→ EXCERPTED DATA:
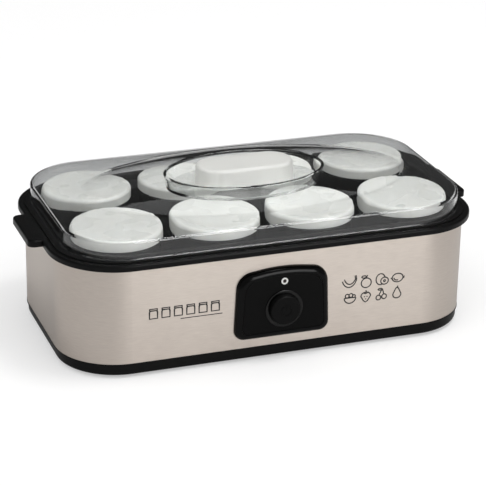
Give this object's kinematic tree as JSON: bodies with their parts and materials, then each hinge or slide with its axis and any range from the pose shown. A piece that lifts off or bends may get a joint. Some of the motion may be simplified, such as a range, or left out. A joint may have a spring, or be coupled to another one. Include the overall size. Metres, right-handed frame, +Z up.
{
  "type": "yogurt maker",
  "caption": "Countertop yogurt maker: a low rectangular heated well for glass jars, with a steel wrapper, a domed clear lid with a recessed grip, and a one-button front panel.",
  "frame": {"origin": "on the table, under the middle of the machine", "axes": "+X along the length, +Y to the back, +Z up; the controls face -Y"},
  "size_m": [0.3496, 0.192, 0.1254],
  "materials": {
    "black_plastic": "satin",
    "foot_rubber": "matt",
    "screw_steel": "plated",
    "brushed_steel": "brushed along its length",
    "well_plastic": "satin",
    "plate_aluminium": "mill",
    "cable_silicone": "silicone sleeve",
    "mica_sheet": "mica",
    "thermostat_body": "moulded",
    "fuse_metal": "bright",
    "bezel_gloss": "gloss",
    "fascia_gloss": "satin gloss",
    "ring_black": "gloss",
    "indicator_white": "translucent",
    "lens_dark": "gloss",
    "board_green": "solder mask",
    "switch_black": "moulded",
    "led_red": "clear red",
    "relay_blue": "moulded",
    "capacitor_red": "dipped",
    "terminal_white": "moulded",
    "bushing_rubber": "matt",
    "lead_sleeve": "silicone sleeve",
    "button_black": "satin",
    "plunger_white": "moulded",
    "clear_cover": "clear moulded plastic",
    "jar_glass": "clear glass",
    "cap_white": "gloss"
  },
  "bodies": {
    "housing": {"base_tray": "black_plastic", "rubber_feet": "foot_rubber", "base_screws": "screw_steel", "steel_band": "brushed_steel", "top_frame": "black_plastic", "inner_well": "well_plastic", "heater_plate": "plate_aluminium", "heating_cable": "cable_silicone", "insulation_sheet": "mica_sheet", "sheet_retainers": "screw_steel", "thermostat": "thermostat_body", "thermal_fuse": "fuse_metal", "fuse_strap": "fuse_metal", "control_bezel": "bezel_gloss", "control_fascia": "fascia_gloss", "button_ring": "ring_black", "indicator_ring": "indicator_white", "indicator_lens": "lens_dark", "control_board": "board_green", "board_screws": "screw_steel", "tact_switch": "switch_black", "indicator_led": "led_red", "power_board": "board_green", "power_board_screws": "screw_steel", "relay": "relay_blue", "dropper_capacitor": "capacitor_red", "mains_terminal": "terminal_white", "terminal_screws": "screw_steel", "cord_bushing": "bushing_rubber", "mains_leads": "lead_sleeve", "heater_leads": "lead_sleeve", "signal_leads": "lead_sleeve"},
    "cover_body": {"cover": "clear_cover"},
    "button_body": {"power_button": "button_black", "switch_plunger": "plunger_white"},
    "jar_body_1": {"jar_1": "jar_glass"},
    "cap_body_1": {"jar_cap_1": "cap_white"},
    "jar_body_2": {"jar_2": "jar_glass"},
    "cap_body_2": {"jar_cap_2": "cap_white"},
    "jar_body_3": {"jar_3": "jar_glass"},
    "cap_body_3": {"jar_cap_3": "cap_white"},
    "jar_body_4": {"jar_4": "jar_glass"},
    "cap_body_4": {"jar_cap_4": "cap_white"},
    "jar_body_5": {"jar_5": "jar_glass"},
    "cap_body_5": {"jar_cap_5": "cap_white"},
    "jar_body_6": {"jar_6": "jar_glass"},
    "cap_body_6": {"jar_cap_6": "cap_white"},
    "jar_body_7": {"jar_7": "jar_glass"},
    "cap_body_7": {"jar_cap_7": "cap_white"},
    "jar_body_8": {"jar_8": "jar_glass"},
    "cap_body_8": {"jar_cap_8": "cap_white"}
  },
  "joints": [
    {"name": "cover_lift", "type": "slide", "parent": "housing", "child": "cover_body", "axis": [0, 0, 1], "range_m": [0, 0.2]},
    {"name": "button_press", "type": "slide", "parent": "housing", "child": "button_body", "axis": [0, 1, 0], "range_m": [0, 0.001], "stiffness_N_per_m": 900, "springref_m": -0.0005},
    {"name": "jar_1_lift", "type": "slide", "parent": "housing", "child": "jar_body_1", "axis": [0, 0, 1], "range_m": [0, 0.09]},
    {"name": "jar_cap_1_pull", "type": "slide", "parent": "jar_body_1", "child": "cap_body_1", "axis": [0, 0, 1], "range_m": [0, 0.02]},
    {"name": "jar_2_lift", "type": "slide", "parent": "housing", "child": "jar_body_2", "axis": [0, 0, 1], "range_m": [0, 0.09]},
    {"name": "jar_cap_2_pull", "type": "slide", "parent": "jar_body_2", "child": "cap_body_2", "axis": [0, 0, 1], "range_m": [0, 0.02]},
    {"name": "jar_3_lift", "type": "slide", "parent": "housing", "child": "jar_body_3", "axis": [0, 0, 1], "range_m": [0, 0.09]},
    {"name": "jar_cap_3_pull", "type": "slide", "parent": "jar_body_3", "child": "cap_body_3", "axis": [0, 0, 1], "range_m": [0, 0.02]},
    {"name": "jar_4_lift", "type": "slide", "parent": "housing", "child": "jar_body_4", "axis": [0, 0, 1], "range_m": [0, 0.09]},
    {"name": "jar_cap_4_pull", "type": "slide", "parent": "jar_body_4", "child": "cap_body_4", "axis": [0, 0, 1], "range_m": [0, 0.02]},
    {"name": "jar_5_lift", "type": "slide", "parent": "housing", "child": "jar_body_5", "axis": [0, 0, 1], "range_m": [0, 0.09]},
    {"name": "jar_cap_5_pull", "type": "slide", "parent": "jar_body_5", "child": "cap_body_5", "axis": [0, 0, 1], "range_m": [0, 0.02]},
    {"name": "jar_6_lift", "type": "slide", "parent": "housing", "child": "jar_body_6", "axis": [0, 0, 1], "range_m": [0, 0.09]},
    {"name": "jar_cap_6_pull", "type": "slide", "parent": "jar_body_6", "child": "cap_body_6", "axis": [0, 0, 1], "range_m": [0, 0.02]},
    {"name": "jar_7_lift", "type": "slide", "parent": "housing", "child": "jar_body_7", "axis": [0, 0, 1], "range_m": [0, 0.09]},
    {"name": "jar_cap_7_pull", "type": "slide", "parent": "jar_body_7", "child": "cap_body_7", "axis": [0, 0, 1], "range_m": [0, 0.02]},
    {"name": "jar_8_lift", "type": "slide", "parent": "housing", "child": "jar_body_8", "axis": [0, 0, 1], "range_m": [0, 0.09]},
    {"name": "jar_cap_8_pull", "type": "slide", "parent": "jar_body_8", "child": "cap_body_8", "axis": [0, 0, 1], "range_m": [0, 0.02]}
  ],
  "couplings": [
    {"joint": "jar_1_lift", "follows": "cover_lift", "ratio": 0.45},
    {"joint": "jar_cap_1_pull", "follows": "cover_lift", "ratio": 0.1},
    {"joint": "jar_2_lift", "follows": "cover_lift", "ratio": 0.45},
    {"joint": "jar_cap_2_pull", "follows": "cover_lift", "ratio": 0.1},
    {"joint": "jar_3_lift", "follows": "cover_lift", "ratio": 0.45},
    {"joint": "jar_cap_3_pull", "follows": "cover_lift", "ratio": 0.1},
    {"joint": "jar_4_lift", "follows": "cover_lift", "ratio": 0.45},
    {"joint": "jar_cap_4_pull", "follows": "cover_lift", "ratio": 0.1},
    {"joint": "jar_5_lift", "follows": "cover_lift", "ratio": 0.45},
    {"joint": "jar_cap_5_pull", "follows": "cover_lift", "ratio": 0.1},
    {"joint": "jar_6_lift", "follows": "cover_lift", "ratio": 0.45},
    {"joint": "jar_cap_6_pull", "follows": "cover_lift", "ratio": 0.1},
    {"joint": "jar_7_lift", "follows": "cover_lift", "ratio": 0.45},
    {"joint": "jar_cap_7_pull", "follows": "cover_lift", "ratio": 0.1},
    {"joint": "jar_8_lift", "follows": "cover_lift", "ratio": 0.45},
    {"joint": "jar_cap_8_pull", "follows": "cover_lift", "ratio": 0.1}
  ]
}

...

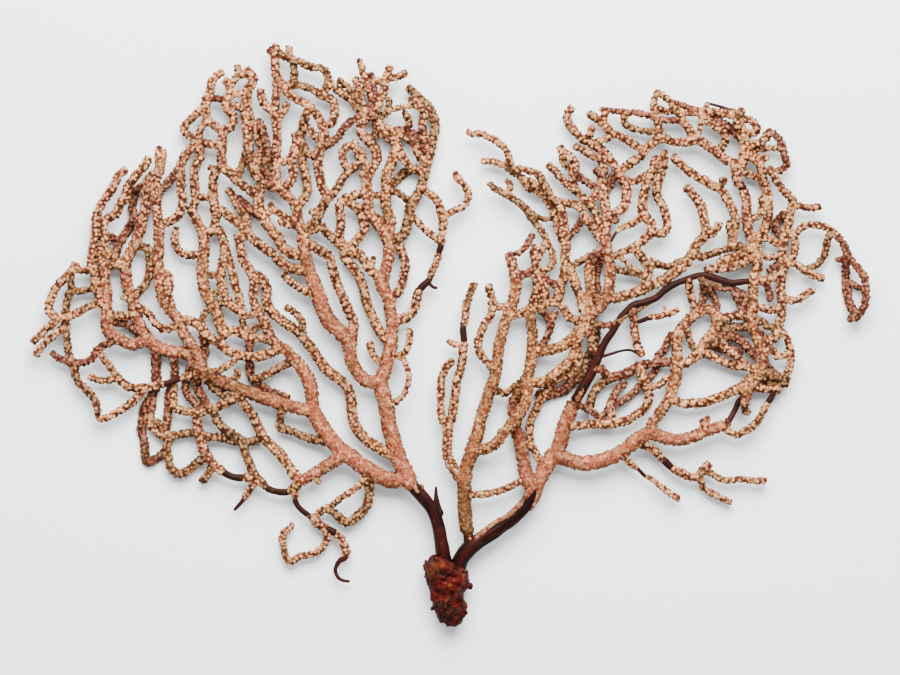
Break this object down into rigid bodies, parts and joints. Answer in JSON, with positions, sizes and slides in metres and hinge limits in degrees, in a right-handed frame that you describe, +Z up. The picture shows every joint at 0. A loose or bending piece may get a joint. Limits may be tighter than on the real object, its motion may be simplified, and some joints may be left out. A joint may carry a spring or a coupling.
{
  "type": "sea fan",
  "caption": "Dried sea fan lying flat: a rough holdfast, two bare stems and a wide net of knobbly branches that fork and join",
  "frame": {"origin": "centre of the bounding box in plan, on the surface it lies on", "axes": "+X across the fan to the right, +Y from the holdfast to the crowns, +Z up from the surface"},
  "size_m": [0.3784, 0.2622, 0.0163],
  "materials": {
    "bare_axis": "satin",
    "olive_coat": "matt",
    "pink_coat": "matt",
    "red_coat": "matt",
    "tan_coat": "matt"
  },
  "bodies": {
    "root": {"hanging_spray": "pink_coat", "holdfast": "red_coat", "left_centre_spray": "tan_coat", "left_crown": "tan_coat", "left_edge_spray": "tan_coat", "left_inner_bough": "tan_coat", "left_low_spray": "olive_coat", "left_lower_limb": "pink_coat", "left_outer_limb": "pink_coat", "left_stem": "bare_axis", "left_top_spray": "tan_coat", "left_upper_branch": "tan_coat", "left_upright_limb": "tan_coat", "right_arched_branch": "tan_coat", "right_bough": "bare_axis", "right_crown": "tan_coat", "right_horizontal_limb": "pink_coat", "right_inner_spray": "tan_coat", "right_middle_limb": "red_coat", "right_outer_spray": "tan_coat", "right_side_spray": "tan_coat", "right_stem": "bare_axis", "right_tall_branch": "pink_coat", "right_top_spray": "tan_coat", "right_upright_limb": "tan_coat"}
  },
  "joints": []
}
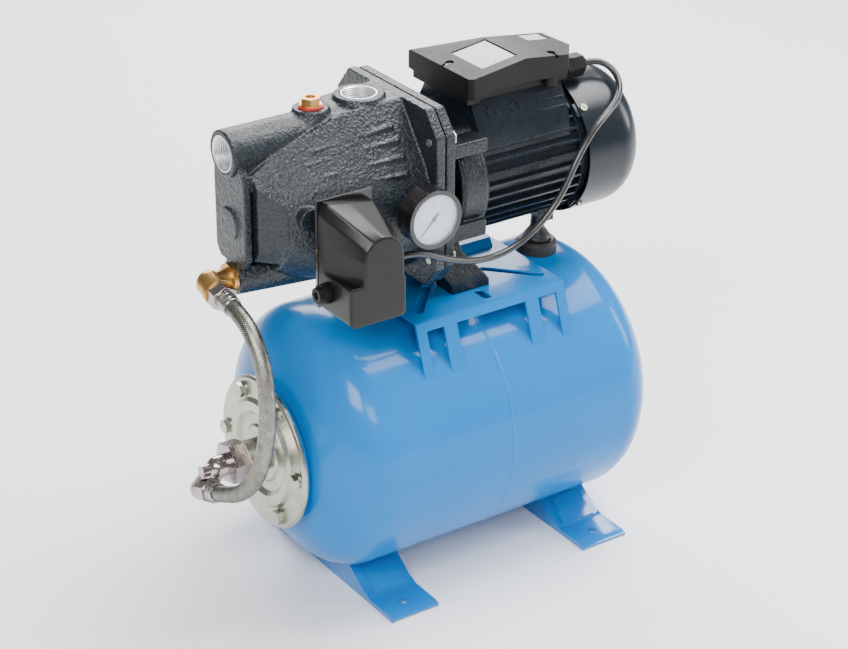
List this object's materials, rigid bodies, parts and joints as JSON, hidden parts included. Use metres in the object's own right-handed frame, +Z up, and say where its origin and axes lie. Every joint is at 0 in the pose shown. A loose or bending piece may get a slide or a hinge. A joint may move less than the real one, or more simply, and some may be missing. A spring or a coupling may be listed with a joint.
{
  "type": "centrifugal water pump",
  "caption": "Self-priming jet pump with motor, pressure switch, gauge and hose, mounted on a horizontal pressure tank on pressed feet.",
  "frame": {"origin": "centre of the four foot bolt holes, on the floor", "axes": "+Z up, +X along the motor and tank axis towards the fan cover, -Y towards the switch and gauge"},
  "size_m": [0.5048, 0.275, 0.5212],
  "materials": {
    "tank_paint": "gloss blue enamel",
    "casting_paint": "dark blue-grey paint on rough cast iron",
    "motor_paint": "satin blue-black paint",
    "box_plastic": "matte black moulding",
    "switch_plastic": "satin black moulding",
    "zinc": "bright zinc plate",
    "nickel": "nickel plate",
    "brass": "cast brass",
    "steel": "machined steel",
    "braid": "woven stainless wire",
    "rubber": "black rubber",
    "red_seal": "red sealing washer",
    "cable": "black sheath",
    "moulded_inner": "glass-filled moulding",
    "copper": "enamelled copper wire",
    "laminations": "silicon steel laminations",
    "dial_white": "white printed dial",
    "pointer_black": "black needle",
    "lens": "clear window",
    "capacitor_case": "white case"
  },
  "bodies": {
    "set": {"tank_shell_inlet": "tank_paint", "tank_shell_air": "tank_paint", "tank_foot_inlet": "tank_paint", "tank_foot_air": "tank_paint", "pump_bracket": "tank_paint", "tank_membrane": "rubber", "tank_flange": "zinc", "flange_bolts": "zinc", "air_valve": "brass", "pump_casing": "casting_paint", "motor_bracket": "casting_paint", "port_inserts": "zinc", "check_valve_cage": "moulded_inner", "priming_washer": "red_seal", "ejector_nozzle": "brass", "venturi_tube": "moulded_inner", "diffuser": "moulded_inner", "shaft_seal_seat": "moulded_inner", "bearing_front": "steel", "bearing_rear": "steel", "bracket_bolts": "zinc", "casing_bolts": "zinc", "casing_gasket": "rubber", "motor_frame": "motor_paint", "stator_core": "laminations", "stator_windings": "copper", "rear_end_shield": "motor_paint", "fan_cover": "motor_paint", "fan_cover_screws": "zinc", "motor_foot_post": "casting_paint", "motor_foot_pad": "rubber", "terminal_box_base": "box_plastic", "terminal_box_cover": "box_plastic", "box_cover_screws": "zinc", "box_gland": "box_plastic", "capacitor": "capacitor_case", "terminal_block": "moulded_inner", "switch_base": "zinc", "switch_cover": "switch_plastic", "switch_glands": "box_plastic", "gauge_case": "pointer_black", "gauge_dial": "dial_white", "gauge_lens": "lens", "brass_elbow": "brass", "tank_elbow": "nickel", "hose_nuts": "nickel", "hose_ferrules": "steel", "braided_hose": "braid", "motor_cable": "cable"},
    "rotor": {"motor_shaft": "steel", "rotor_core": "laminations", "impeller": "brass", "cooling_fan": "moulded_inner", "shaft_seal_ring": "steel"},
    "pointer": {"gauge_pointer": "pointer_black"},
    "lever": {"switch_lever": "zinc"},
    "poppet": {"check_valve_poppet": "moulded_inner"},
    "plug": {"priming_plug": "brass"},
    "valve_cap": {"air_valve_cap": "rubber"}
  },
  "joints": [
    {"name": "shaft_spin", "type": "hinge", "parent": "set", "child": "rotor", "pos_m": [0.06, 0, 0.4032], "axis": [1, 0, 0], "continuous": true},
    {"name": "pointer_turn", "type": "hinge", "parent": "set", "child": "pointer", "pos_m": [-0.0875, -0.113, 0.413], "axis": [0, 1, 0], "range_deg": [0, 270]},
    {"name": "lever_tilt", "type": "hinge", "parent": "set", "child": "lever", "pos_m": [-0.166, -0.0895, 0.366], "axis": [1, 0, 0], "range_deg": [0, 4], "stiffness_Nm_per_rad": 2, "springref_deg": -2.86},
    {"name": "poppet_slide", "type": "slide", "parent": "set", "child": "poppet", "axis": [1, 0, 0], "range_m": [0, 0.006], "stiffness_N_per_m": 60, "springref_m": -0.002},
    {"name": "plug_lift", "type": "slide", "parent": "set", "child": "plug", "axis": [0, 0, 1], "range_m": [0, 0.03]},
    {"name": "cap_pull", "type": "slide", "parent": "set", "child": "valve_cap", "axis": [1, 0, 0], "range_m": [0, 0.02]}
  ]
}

→ STATED PROBLEM: Using the records above, pull out each line where the word "JSON" occurs.

→ SOLUTION TO THIS TASK:
Give this object's kinematic tree as JSON: bodies with their parts and materials, then each hinge or slide with its axis and any range from the pose shown. A piece that lifts off or bends may get a joint. Some of the motion may be simplified, such as a range, or left out. A joint may have a spring, or be coupled to another one. Include the overall size. Metres, right-handed frame, +Z up.
Break this object down into rigid bodies, parts and joints. Answer in JSON, with positions, sizes and slides in metres and hinge limits in degrees, in a right-handed frame that you describe, +Z up. The picture shows every joint at 0. A loose or bending piece may get a joint. Limits may be tighter than on the real object, its motion may be simplified, and some joints may be left out. A joint may carry a spring or a coupling.
List this object's materials, rigid bodies, parts and joints as JSON, hidden parts included. Use metres in the object's own right-handed frame, +Z up, and say where its origin and axes lie. Every joint is at 0 in the pose shown. A loose or bending piece may get a slide or a hinge. A joint may move less than the real one, or more simply, and some may be missing. A spring or a coupling may be listed with a joint.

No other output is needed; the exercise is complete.